"use subset" introductory material

Brendan Eich brendan at mozilla.org
Mon Jun 30 23:49:06 PDT 2008


On Jun 30, 2008, at 9:18 PM, Allen Wirfs-Brock wrote:

> This is an interesting exercise because I'm trying to find a path  
> that is tolerable for a number of different individuals who seem to  
> have different and sometimes seemingly contradictory goals:

That is a warning sign. Adding more switches won't make everyone  
happy, and it will make a nightmare of a testing matrix, within a  
single implementation and among implementations.

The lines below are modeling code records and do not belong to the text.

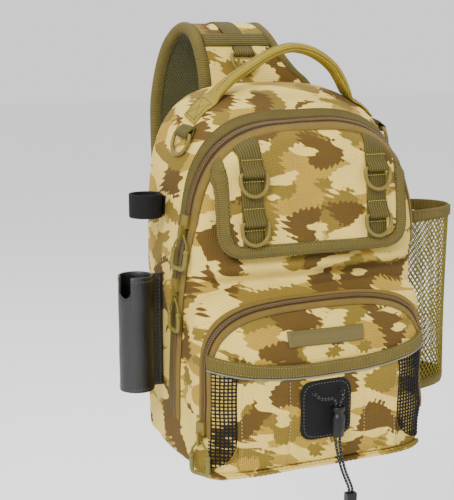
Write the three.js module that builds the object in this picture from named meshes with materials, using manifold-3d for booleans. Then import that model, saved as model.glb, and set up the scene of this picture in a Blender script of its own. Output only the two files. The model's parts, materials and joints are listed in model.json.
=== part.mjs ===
// Fishing tackle sling bag: padded arch-shaped body, bulging front pocket, mesh tool pocket,
// net bottle pocket, rod sleeve, carry handle and one wide shoulder strap that arches over the top.
// Millimetres, +X to the right, +Y to the back panel, +Z up.
// The bag is drawn standing on z = 0 and then moved so that the underside of the strap's crown,
// the place that rests on a shoulder, is the origin.
import * as THREE from 'three';
import { mergeVertices } from 'three/addons/utils/BufferGeometryUtils.js';
import Module from 'manifold-3d';

const wasm = await Module();
wasm.setup();

// Body
const bagWidth = 284;
const bagHeight = 419;
const bagDepth = 150;
const bagWall = 3;
const seamGap = 0.3;
const baseHeight = 51;
const springHeight = 209;
const faceBulge = 5;

// Main zip and its tapes
const zipTapeWidth = 10;
const weltWidth = 8;
const tapeThickness = 1.5;
const gussetBandWidth = 12;
const zipRunsBack = 30;

// Upper pocket with its bound edge
const flapWidth = 230;
const flapBottom = 239;
const flapTop = 357;
const flapCorner = 34;
const flapThickness = 2;
const flapStand = 3;
const flapLean = 0.07;
const upperPocketInset = 9;
const upperPocketTop = 318;
const fabricWall = 1.8;
const bindingWidth = 15;
const bindingThickness = 1.4;

// Webbing strips, their loops and the D-rings
const webbingWidth = 25;
const webbingThickness = 1.5;
const stripSpacing = 150;
const upperRingHeight = 329;
const ringSpacing = 51;
const lowerRingHeight = upperRingHeight - ringSpacing;
const ringWire = 4.4;
const ringInnerWidth = 26.5;
const ringLeg = 8;
const ringClearance = 0.35;
const sideRingY = -6;
const sideRingAngle = 0.92;
const sideRingLift = 1.5;

// Front pocket and what is sewn on it
const pocketDepth = 44;
const pocketHeight = 206;
const pocketWall = 2.5;
const pocketSpring = 109;
const pocketZipWidth = 17;
const pocketZipEnd = 51;
const bandWidth = 15;
const bandHeight = 111;
const bandRise = 16;
const labelWidth = 92;
const labelHeight = 17;
const labelCentre = 153;
const labelThickness = 1.6;
const toolPanelLeft = -104;
const toolPanelRight = 90;
const toolPanelThickness = 2;
const meshThickness = 1.6;
const basePipingHeight = 6;
const basePipingDepth = 5;

// Pliers holder
const holderWidth = 62;
const holderHeight = 66;
const holderCentreX = -3;
const holderTop = 106;
const holderThickness = 2.2;
const bungeeDiameter = 3;
const lockDiameter = 16;
const lockLength = 34;
const toggleLength = 26;
const toggleWidth = 12;

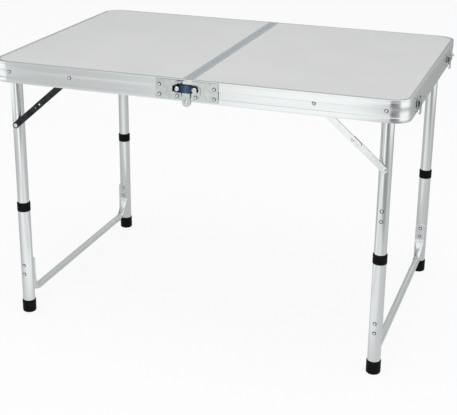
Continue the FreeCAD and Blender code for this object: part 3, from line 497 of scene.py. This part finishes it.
# ---- spring buttons over the right front collar, flush with the tube ----------------
# (radius, height over the tube's surface) in mm; none stands proud, so the collar can pass
BUTTON_PROFILE = [(0, 0.0), (1.3, -0.02), (2.2, -0.09), (2.8, -0.26), (3.05, -0.5), (3.1, -0.8)]
HOLE_DEPTH = 1.0 * MM


def make_spring_buttons():
    node = "right_front_leg_studs"
    _, low, high = centre_of(node)
    axis, tube_low, tube_high = centre_of("right_front_upper_tube")
    tube = (tube_high.x - tube_low.x) / 2
    hole = (high.x - low.x) / 2
    profile = [(radius * MM, tube + over * MM) for radius, over in BUTTON_PROFILE]
    profile += [(hole, tube - 0.8 * MM), (hole, tube - HOLE_DEPTH), (0, tube - HOLE_DEPTH)]
    form = bmesh.new()
    for z in (low.z + hole, high.z - hole):
        form.from_mesh(turned(node + "_button", profile, (axis.x, axis.y, z), "Y", 24))
    for vert in form.verts:
        aside = vert.co.x - axis.x
        vert.co.y = axis.y - math.sqrt((axis.y - vert.co.y) ** 2 - aside ** 2)
    mesh = bpy.data.meshes.new(node + "_domed")
    form.to_mesh(mesh)
    form.free()
    smooth(mesh, angle=40)
    piece = add_piece(node + "_domed", mesh, RIVET, node)

    def sunk(face):
        return math.hypot(face.center.x - axis.x, face.center.y - axis.y) < tube - 0.2 * MM

    # painted shade: the walls of the holes round the buttons are dark
    mark(piece, PAINTED_SHADE_STEEL, sunk)


make_spring_buttons()


# ---- crossbars: round tube, flattened where it is riveted to the legs ----------------
BAR_RADIUS = 8 * MM
BAR_BEND = 26 * MM
BAR_STOPS = (-0.15, -0.07, 0.0)        # along the straight part, up to the middle
TAB_DEPTH = 1.2 * MM                   # from the bar's outer side to the middle of its flat end
TUBE_DEPTH = 8.3 * MM                  # from the same side to the middle of the round tube
FLAT_END = 92.5 * MM                   # height at which the flat end starts to turn round
BEND_STEPS = 32
BAR_SIDES = 32
# half width and half thickness in mm, and squareness, of the flat end and of the round tube
FLAT = (12.0, 1.2, 5.0)
ROUND = (8.0, 8.0, 2.0)
# the flat end's rounded top: (depth below the top, half width) in mm
TAB_TOP = [(0, 7.5), (0.8, 9.5), (2.5, 11.0), (6, 12.0), (22, 12.0)]


def crossbar_stations():
    """(y, z, lean, half width, half thickness, squareness) from one end to the middle."""
    low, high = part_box("right_crossbar")
    centre_z = low.z + BAR_RADIUS
    tab_y = low.y + TAB_DEPTH
    tube_y = low.y + TUBE_DEPTH
    levels = [(high.z - below * MM, half) for below, half in TAB_TOP] + [(FLAT_END, FLAT[0])]
    rows = [(tab_y, z, 0.0, half * MM, FLAT[1] * MM, FLAT[2]) for z, half in levels]
    straight = FLAT_END - centre_z - BAR_BEND
    whole = straight + BAR_BEND * math.pi / 2
    taper = straight + BAR_BEND * math.pi / 4
    for i in range(1, BEND_STEPS + 1):
        gone = whole * i / BEND_STEPS
        t = min(gone / taper, 1.0)
        ease = t * t * (3 - 2 * t)
        angle = max(gone - straight, 0.0) / BAR_BEND
        aside = (tube_y - tab_y) * (1 - ease)
        y = tube_y + BAR_BEND - (BAR_BEND + aside) * math.cos(angle)
        z = centre_z + BAR_BEND - (BAR_BEND + aside) * math.sin(angle) + max(straight - gone, 0.0)
        half_width, half_thickness, power = (a + (b - a) * ease for a, b in zip(FLAT, ROUND))
        rows.append((y, z, angle, half_width * MM, half_thickness * MM, power))
    for y in BAR_STOPS:
        rows.append((y, centre_z, math.pi / 2, BAR_RADIUS, BAR_RADIUS, ROUND[2]))
    return rows


def make_crossbar(side):
    sign = 1 if side == "right" else -1
    middle = centre_of(side + "_crossbar")[0]
    rows = crossbar_stations()
    mirrored = [(-y, z, math.pi - lean, a, b, n) for y, z, lean, a, b, n in reversed(rows[:-1])]
    sections = []
    for y, z, lean, half_width, half_thickness, power in rows + mirrored:
        ring = []
        for i in range(BAR_SIDES):
            angle = 2 * math.pi * i / BAR_SIDES
            c, s = math.cos(angle), math.sin(angle)
            across = math.copysign(abs(c) ** (2 / power), c) * half_width
            through = math.copysign(abs(s) ** (2 / power), s) * half_thickness
            ring.append(Vector((
                middle.x + across * sign, y + through * math.cos(lean), z + through * math.sin(lean),
            )))
        sections.append(ring)
    mesh = sweep(side + "_crossbar_bent", sections)
    smooth(mesh, angle=50)
    add_piece(side + "_crossbar_bent", mesh, BAR, side + "_crossbar")


for side in SIDES:
    make_crossbar(side)


# ---- sheet-metal and turned parts with rolled edges ----------------------------------
PIECES = {}
FACING = 0.5                           # a normal with more than this along an axis points that way
# painted shade: rivet faces leaning past these limits take the dark steel, a ring round each dome
RIVET_FLAT = 0.86                      # a rivet's faces that lean more than this from its axis are dark
BRACE_RIVET_FLAT = 0.90
ELBOW_HEADS = 289.55 * MM              # past this from the middle, a rail link is its elbow rivet
THUMB_DISC = 592.5 * MM                # above this a hook is its zinc thumb disc
HINGE_INNER_HALF = 20 * MM
BLACK_SPOT = Vector((0.195, 0.569))        # the black spots' distance from the middle and their height
BLACK_SPOT_RADIUS = 5.45 * MM
BLACK_SPOT_START = 450.2 * MM
BLACK_SPOT_AREA = 100 * MM * MM


def on_black_spot(face):
    """True for the small round faces under the latch pins, which are made black."""
    offset = Vector((abs(face.center.y), face.center.z)) - BLACK_SPOT
    small = offset.length < BLACK_SPOT_RADIUS and face.area < BLACK_SPOT_AREA
    return small and face.center.x > BLACK_SPOT_START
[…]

> Brendan: I don't see these subsets as "profiles", if a profile is a  
> subset of the language that an implementation is allowed to limit  
> itself to supporting.

That's my point -- profiled standards may pretend that  
implementations can pick and choose among profiles to support, but on  
the web's winner-take-all network effects force every implementation  
to agree on the full standard. Users choosing subsets from full  
implementations do not simplify the implementation space, and too  
many subsets make a mess of the spec and its implementation.

What users -- as opposed to es3.x-discuss participants who may have  
different and seemingly contradictory goals -- have asked for these  
subsets?


> Maciej: The conditions for violating the "cautious" will be part of  
> the 3.1 specification. I actually don't understand your  
> interoperability concerns.

The complexity of multiple subset modes, or whatever they are, will  
increase the odds of interoperation bugs in the wild.


> There is only one language, the full language since every valid  
> "cautious" subset program (or any other subset, for that matter)  
> must execute identically in the full language (except for possibly  
> fewer error exceptions).  The "use subset" directive is a statement  
> of voluntary self constraint on the part of the programmer.  Of  
> course, there is no particular reason for an implementation to  
> accept the programmer's assertion regarding their self constraint.   
> So the directive also acts as authorization from the programmer to  
> the implementation that it may reject or restrict a program unit  
> according to a subset definition. A wise programmer will test any  
> such constrained program on an implementation that actually  
> enforces the subset limitations.  They would also want to test it  
> without the limitations.

There goes the QA budget :-/.

This is a recipe for testing costs driving everyone away from all but  
one mode, probably the one that's web-compatible.


> Regarding whether or not ES4 is in agreement...Before anybody can  
> agree or not to anything, there first has to be a proposal on the  
> table to consider. That's what I'm trying to put on the table.

How many proposed subsets or modes are there?


> Mark: To the degree you are agreeing with Maciej about  
> interoperability concerns, I've already addressed that. I'm trying  
> to trade-off your safety objective against compatibility issues and  
> what I see as a overall lack of consensus about what is required or  
> alternatively tolerated in a "strict mode". Making enforcement  
> optional seem to increase the possible space of compromise.
>
> Personally, I would be perfectly happy to require support for "use  
> subset cautious" but I'm concerned that it could make it harder to  
> get the consensus we need.

These statements are grounds for leaving out any subset modes from a  
standard that you hope to finish this calendar year.